EXERCISE INPUTS>
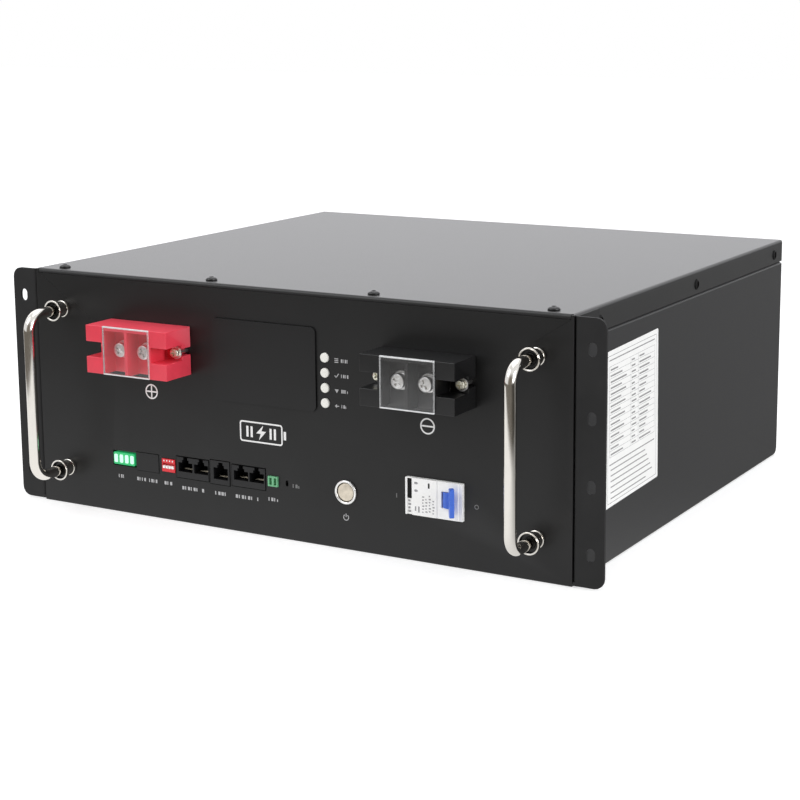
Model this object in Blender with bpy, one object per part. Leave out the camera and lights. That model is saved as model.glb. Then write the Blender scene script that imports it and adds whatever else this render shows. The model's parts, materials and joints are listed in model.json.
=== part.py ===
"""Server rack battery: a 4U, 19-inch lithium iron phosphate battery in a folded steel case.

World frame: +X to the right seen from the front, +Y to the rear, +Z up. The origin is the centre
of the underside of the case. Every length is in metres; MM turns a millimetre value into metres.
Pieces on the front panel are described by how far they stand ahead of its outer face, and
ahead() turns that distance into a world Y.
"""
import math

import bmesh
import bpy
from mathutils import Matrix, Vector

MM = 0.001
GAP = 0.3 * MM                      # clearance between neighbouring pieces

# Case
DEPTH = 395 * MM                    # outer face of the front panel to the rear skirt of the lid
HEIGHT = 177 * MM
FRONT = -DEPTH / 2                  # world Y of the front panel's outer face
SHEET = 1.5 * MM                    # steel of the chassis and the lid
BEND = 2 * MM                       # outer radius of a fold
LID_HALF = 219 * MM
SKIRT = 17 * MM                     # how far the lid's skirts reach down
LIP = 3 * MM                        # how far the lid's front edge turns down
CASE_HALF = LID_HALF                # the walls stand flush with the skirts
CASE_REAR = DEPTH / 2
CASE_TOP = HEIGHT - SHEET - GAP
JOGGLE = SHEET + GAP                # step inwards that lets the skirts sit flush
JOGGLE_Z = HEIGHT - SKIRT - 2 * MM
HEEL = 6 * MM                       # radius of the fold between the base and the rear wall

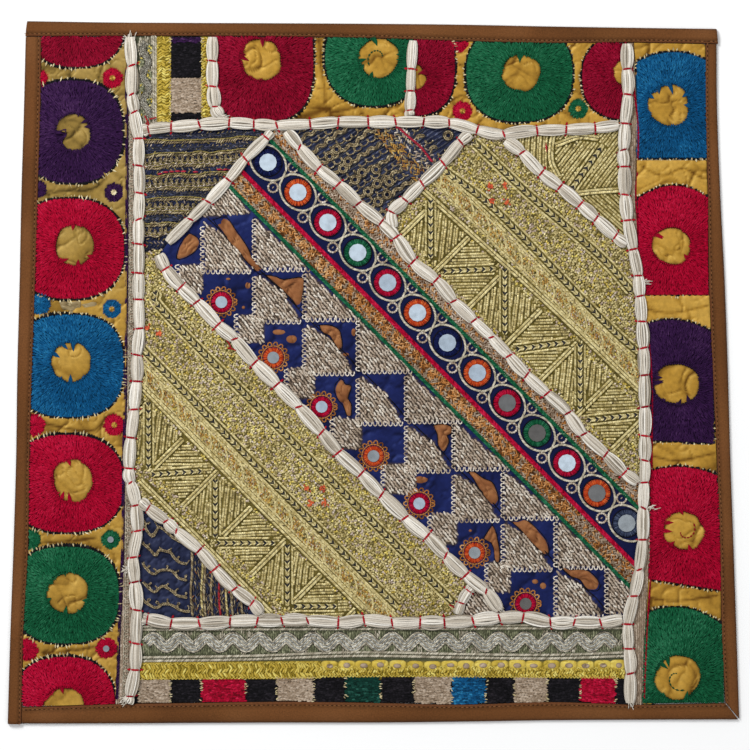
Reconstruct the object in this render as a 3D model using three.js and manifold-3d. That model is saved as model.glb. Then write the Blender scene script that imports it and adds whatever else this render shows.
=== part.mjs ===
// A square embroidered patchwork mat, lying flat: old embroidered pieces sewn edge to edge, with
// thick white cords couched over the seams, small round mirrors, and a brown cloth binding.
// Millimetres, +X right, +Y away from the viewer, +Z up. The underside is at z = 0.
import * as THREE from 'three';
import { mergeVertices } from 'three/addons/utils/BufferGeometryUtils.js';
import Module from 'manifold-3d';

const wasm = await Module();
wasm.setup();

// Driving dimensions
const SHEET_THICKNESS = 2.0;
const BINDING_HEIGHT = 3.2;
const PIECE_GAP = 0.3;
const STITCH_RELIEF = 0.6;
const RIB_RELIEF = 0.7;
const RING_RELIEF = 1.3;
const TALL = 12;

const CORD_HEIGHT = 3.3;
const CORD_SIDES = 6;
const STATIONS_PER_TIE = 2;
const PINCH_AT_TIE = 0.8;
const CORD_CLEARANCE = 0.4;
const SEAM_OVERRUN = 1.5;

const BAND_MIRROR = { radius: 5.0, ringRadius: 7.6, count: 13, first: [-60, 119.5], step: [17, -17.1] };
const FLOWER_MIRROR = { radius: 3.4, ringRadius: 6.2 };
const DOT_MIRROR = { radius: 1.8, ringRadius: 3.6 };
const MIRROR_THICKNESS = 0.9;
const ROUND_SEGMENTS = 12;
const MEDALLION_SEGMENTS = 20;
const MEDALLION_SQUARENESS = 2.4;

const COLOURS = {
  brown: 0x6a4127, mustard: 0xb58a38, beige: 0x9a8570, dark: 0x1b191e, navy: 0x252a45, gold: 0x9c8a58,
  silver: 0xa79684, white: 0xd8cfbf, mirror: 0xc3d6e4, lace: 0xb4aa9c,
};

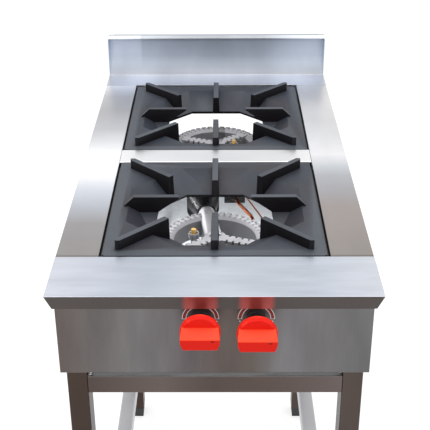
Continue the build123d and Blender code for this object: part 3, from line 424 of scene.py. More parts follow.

INSTRUCTION>
Output the listing above word for word.

REPLY>
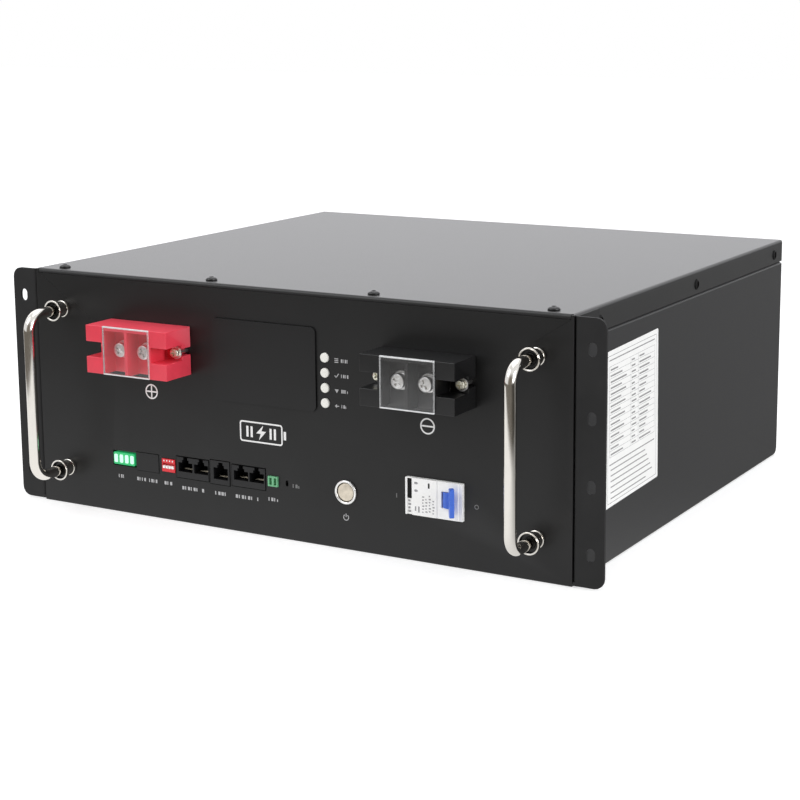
Model this object in Blender with bpy, one object per part. Leave out the camera and lights. That model is saved as model.glb. Then write the Blender scene script that imports it and adds whatever else this render shows. The model's parts, materials and joints are listed in model.json.
=== part.py ===
"""Server rack battery: a 4U, 19-inch lithium iron phosphate battery in a folded steel case.

World frame: +X to the right seen from the front, +Y to the rear, +Z up. The origin is the centre
of the underside of the case. Every length is in metres; MM turns a millimetre value into metres.
Pieces on the front panel are described by how far they stand ahead of its outer face, and
ahead() turns that distance into a world Y.
"""
import math

import bmesh
import bpy
from mathutils import Matrix, Vector

MM = 0.001
GAP = 0.3 * MM                      # clearance between neighbouring pieces

# Case
DEPTH = 395 * MM                    # outer face of the front panel to the rear skirt of the lid
HEIGHT = 177 * MM
FRONT = -DEPTH / 2                  # world Y of the front panel's outer face
SHEET = 1.5 * MM                    # steel of the chassis and the lid
BEND = 2 * MM                       # outer radius of a fold
LID_HALF = 219 * MM
SKIRT = 17 * MM                     # how far the lid's skirts reach down
LIP = 3 * MM                        # how far the lid's front edge turns down
CASE_HALF = LID_HALF                # the walls stand flush with the skirts
CASE_REAR = DEPTH / 2
CASE_TOP = HEIGHT - SHEET - GAP
JOGGLE = SHEET + GAP                # step inwards that lets the skirts sit flush
JOGGLE_Z = HEIGHT - SKIRT - 2 * MM
HEEL = 6 * MM                       # radius of the fold between the base and the rear wall

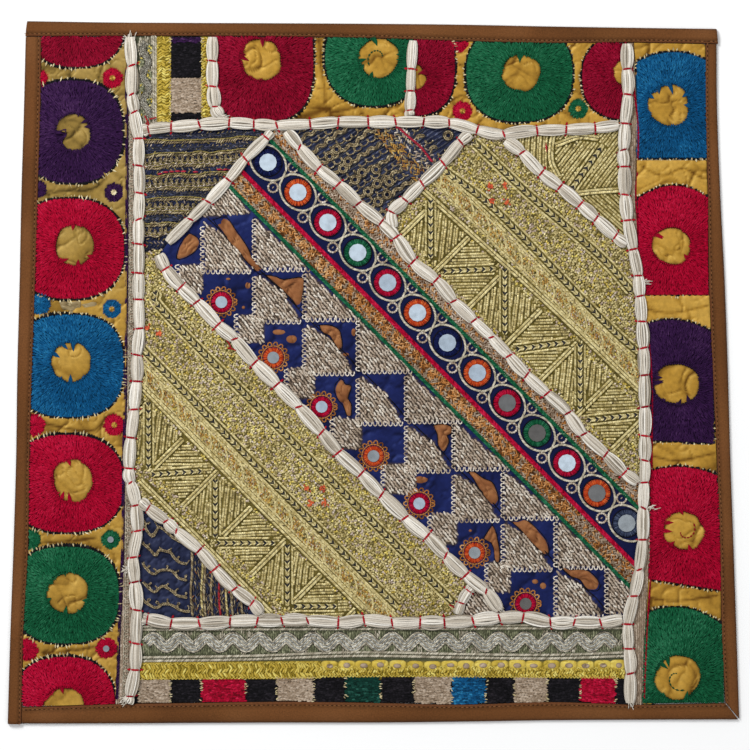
Reconstruct the object in this render as a 3D model using three.js and manifold-3d. That model is saved as model.glb. Then write the Blender scene script that imports it and adds whatever else this render shows.
=== part.mjs ===
// A square embroidered patchwork mat, lying flat: old embroidered pieces sewn edge to edge, with
// thick white cords couched over the seams, small round mirrors, and a brown cloth binding.
// Millimetres, +X right, +Y away from the viewer, +Z up. The underside is at z = 0.
import * as THREE from 'three';
import { mergeVertices } from 'three/addons/utils/BufferGeometryUtils.js';
import Module from 'manifold-3d';

const wasm = await Module();
wasm.setup();

// Driving dimensions
const SHEET_THICKNESS = 2.0;
const BINDING_HEIGHT = 3.2;
const PIECE_GAP = 0.3;
const STITCH_RELIEF = 0.6;
const RIB_RELIEF = 0.7;
const RING_RELIEF = 1.3;
const TALL = 12;

const CORD_HEIGHT = 3.3;
const CORD_SIDES = 6;
const STATIONS_PER_TIE = 2;
const PINCH_AT_TIE = 0.8;
const CORD_CLEARANCE = 0.4;
const SEAM_OVERRUN = 1.5;

const BAND_MIRROR = { radius: 5.0, ringRadius: 7.6, count: 13, first: [-60, 119.5], step: [17, -17.1] };
const FLOWER_MIRROR = { radius: 3.4, ringRadius: 6.2 };
const DOT_MIRROR = { radius: 1.8, ringRadius: 3.6 };
const MIRROR_THICKNESS = 0.9;
const ROUND_SEGMENTS = 12;
const MEDALLION_SEGMENTS = 20;
const MEDALLION_SQUARENESS = 2.4;

const COLOURS = {
  brown: 0x6a4127, mustard: 0xb58a38, beige: 0x9a8570, dark: 0x1b191e, navy: 0x252a45, gold: 0x9c8a58,
  silver: 0xa79684, white: 0xd8cfbf, mirror: 0xc3d6e4, lace: 0xb4aa9c,
};

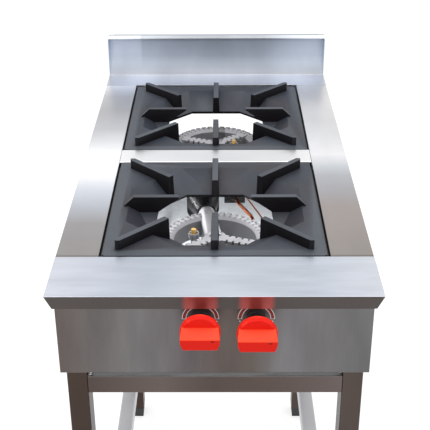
Continue the build123d and Blender code for this object: part 3, from line 424 of scene.py. More parts follow.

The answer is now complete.